_What is asked:_ Copy every line of the listing exactly.

_Data block:_
(begin)
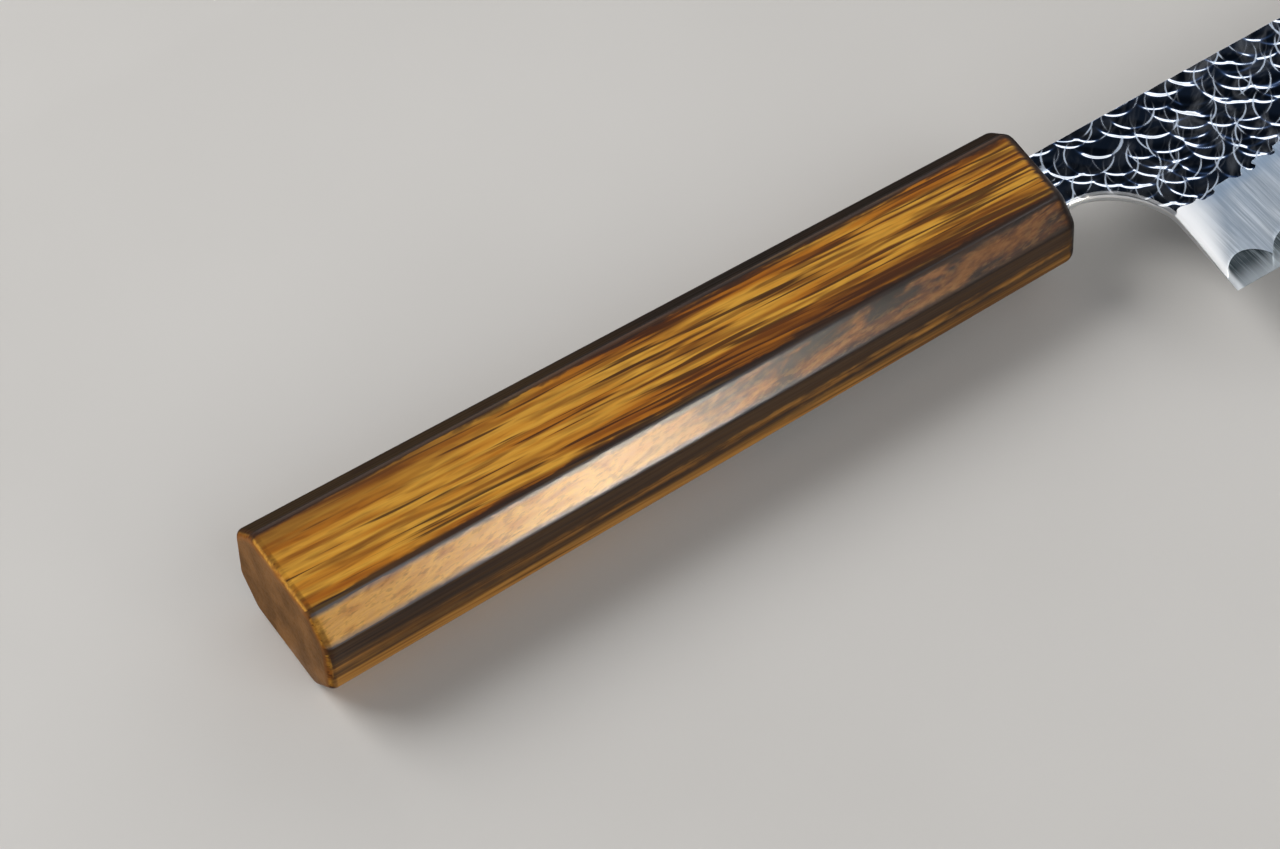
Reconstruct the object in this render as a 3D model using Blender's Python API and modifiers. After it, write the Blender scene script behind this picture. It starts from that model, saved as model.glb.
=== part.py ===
"""A Japanese chef's knife: a three-layer blade with a hidden tang, glued into a lacquered octagonal handle.

The knife lies on its left side. Seen from above, the tip points along +X, the spine along +Y and
the edge along -Y. Lengths are in metres. Each piece is modelled with its origin at the centre of the
handle's front face, and all of them hang from one empty, which stands the knife on z = 0 with its
bounding box centred on the origin.
"""

import math

import bmesh
import bpy
from mathutils import Matrix, Vector

MM = 0.001

# Handle: an octagon that tapers towards the blade.
HANDLE_LENGTH = 140 * MM
BUTT_HEIGHT = 26.95 * MM
BUTT_THICKNESS = 20.2 * MM
BUTT_CHAMFER = 4.9 * MM
FRONT_HEIGHT = 22.9 * MM
FRONT_THICKNESS = 16.35 * MM
FRONT_CHAMFER = 4.07 * MM
BUTT_ROUNDING = 1.4 * MM
FRONT_ROUNDING = 2.4 * MM
FACET_ROUNDING = 1.0 * MM

# Blade outline.
BLADE_LENGTH = 210 * MM
HEEL_X = 14.6 * MM
TIP_X = HEEL_X + BLADE_LENGTH
SPINE_Y = 5.8 * MM
SPINE_BEND_X = 128 * MM
SPINE_DROP = 14.8 * MM
EDGE_Y = -33.4 * MM
EDGE_BEND_X = 45 * MM
NECK_X = 3 * MM
NECK_Y = -5.65 * MM
CHOIL_Y = -18 * MM
CHOIL_POWER = 1.75  # 2 would make the notch's corner an ellipse
FAN_X = 42 * MM  # where the section through the heel meets the spine

# Blade thickness, each value from the middle plane to one face.
SPINE_HALF = 1.0 * MM
SPINE_HALF_AT_TIP = 0.52 * MM
BEVEL_HALF = 0.76 * MM
BEVEL_HALF_AT_TIP = 0.42 * MM
EDGE_HALF = 0.09 * MM
CORE_HALF = 0.21 * MM
LAYER_GAP = 0.03 * MM
CLAD_END_WALL = 0.04 * MM

# Where the bevel starts, as a share of the blade's height, and where the core shows.
BEVEL_SHARE_AT_HEEL = 0.42
BEVEL_SHARE = 0.54
BEVEL_RISE_X = 58 * MM
CORE_SHOWN = 2.0 * MM  # at the dips between the core line's arches
CORE_ARCH_HEIGHT = 3.8 * MM
CORE_ARCH_LENGTH = 9.4 * MM
CORE_SEARCH = 9 * MM

# Tang, hidden in the handle.
TANG_LENGTH = 95 * MM
TANG_HEIGHT = 8 * MM
TANG_END_HEIGHT = 4.6 * MM
SHOULDER_X = -2 * MM
SHOULDER_END_X = -8 * MM

# The handle's drilled hole and what fills it.
BORE_RADIUS = 5.6 * MM
BORE_DEPTH = 106 * MM
MOUTH_HEIGHT = 12.4 * MM
MOUTH_THICKNESS = 3.0 * MM
MOUTH_DEPTH = 9 * MM
FIT = 0.3 * MM
SEAL_DEPTH = 1.5 * MM
SEAL_FIT = 0.15 * MM
DOWEL_LENGTH = 103 * MM
DOWEL_SLOT_HALF = 1.3 * MM
ADHESIVE_HEIGHT = 9.8 * MM
ADHESIVE_HALF = 1.1 * MM
ADHESIVE_START_X = -10 * MM
ADHESIVE_END_X = -102 * MM

# Mesh resolution.
TANG_COLUMNS = 14
CHOIL_COLUMNS = 16
EDGE_COLUMNS = 96
ROWS = 10
CORE_EDGE_ROWS = 3
CORE_SEARCH_STEPS = 200

EPSILON = 1e-9


def clear_scene():
    for obj in list(bpy.data.objects):
        bpy.data.objects.remove(obj, do_unlink=True)


def new_collection(name):
    collection = bpy.data.collections.new(name)
    bpy.context.scene.collection.children.link(collection)
    return collection


def new_material(name, color, roughness, metallic=0.0):
    material = bpy.data.materials.new(name)
    material.use_nodes = True
    shader = material.node_tree.nodes["Principled BSDF"]
    shader.inputs["Base Color"].default_value = (*color, 1)
    shader.inputs["Roughness"].default_value = roughness
    shader.inputs["Metallic"].default_value = metallic
    return material


def new_object(name, mesh, collection, material=None):
    obj = bpy.data.objects.new(name, mesh)
    collection.objects.link(obj)
    if material:
        mesh.materials.append(material)
    return obj


def new_cutter(name, mesh, collection):
    cutter = new_object(name, mesh, collection)
    cutter.hide_render = True
    cutter.display_type = "WIRE"
    return cutter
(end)
_The answer:_
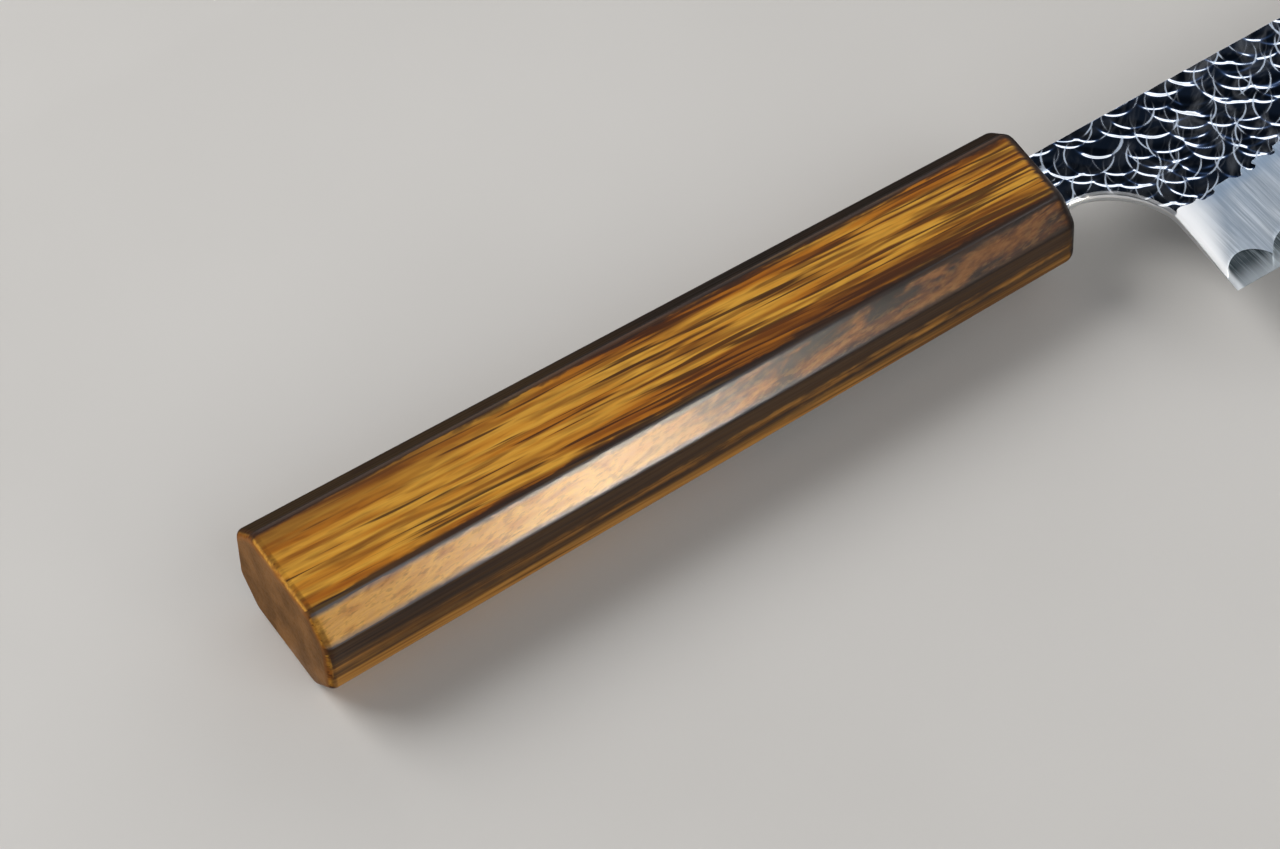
Reconstruct the object in this render as a 3D model using Blender's Python API and modifiers. After it, write the Blender scene script behind this picture. It starts from that model, saved as model.glb.
=== part.py ===
"""A Japanese chef's knife: a three-layer blade with a hidden tang, glued into a lacquered octagonal handle.

The knife lies on its left side. Seen from above, the tip points along +X, the spine along +Y and
the edge along -Y. Lengths are in metres. Each piece is modelled with its origin at the centre of the
handle's front face, and all of them hang from one empty, which stands the knife on z = 0 with its
bounding box centred on the origin.
"""

import math

import bmesh
import bpy
from mathutils import Matrix, Vector

MM = 0.001

# Handle: an octagon that tapers towards the blade.
HANDLE_LENGTH = 140 * MM
BUTT_HEIGHT = 26.95 * MM
BUTT_THICKNESS = 20.2 * MM
BUTT_CHAMFER = 4.9 * MM
FRONT_HEIGHT = 22.9 * MM
FRONT_THICKNESS = 16.35 * MM
FRONT_CHAMFER = 4.07 * MM
BUTT_ROUNDING = 1.4 * MM
FRONT_ROUNDING = 2.4 * MM
FACET_ROUNDING = 1.0 * MM

# Blade outline.
BLADE_LENGTH = 210 * MM
HEEL_X = 14.6 * MM
TIP_X = HEEL_X + BLADE_LENGTH
SPINE_Y = 5.8 * MM
SPINE_BEND_X = 128 * MM
SPINE_DROP = 14.8 * MM
EDGE_Y = -33.4 * MM
EDGE_BEND_X = 45 * MM
NECK_X = 3 * MM
NECK_Y = -5.65 * MM
CHOIL_Y = -18 * MM
CHOIL_POWER = 1.75  # 2 would make the notch's corner an ellipse
FAN_X = 42 * MM  # where the section through the heel meets the spine

# Blade thickness, each value from the middle plane to one face.
SPINE_HALF = 1.0 * MM
SPINE_HALF_AT_TIP = 0.52 * MM
BEVEL_HALF = 0.76 * MM
BEVEL_HALF_AT_TIP = 0.42 * MM
EDGE_HALF = 0.09 * MM
CORE_HALF = 0.21 * MM
LAYER_GAP = 0.03 * MM
CLAD_END_WALL = 0.04 * MM

# Where the bevel starts, as a share of the blade's height, and where the core shows.
BEVEL_SHARE_AT_HEEL = 0.42
BEVEL_SHARE = 0.54
BEVEL_RISE_X = 58 * MM
CORE_SHOWN = 2.0 * MM  # at the dips between the core line's arches
CORE_ARCH_HEIGHT = 3.8 * MM
CORE_ARCH_LENGTH = 9.4 * MM
CORE_SEARCH = 9 * MM

# Tang, hidden in the handle.
TANG_LENGTH = 95 * MM
TANG_HEIGHT = 8 * MM
TANG_END_HEIGHT = 4.6 * MM
SHOULDER_X = -2 * MM
SHOULDER_END_X = -8 * MM

# The handle's drilled hole and what fills it.
BORE_RADIUS = 5.6 * MM
BORE_DEPTH = 106 * MM
MOUTH_HEIGHT = 12.4 * MM
MOUTH_THICKNESS = 3.0 * MM
MOUTH_DEPTH = 9 * MM
FIT = 0.3 * MM
SEAL_DEPTH = 1.5 * MM
SEAL_FIT = 0.15 * MM
DOWEL_LENGTH = 103 * MM
DOWEL_SLOT_HALF = 1.3 * MM
ADHESIVE_HEIGHT = 9.8 * MM
ADHESIVE_HALF = 1.1 * MM
ADHESIVE_START_X = -10 * MM
ADHESIVE_END_X = -102 * MM

# Mesh resolution.
TANG_COLUMNS = 14
CHOIL_COLUMNS = 16
EDGE_COLUMNS = 96
ROWS = 10
CORE_EDGE_ROWS = 3
CORE_SEARCH_STEPS = 200

EPSILON = 1e-9


def clear_scene():
    for obj in list(bpy.data.objects):
        bpy.data.objects.remove(obj, do_unlink=True)


def new_collection(name):
    collection = bpy.data.collections.new(name)
    bpy.context.scene.collection.children.link(collection)
    return collection


def new_material(name, color, roughness, metallic=0.0):
    material = bpy.data.materials.new(name)
    material.use_nodes = True
    shader = material.node_tree.nodes["Principled BSDF"]
    shader.inputs["Base Color"].default_value = (*color, 1)
    shader.inputs["Roughness"].default_value = roughness
    shader.inputs["Metallic"].default_value = metallic
    return material


def new_object(name, mesh, collection, material=None):
    obj = bpy.data.objects.new(name, mesh)
    collection.objects.link(obj)
    if material:
        mesh.materials.append(material)
    return obj


def new_cutter(name, mesh, collection):
    cutter = new_object(name, mesh, collection)
    cutter.hide_render = True
    cutter.display_type = "WIRE"
    return cutter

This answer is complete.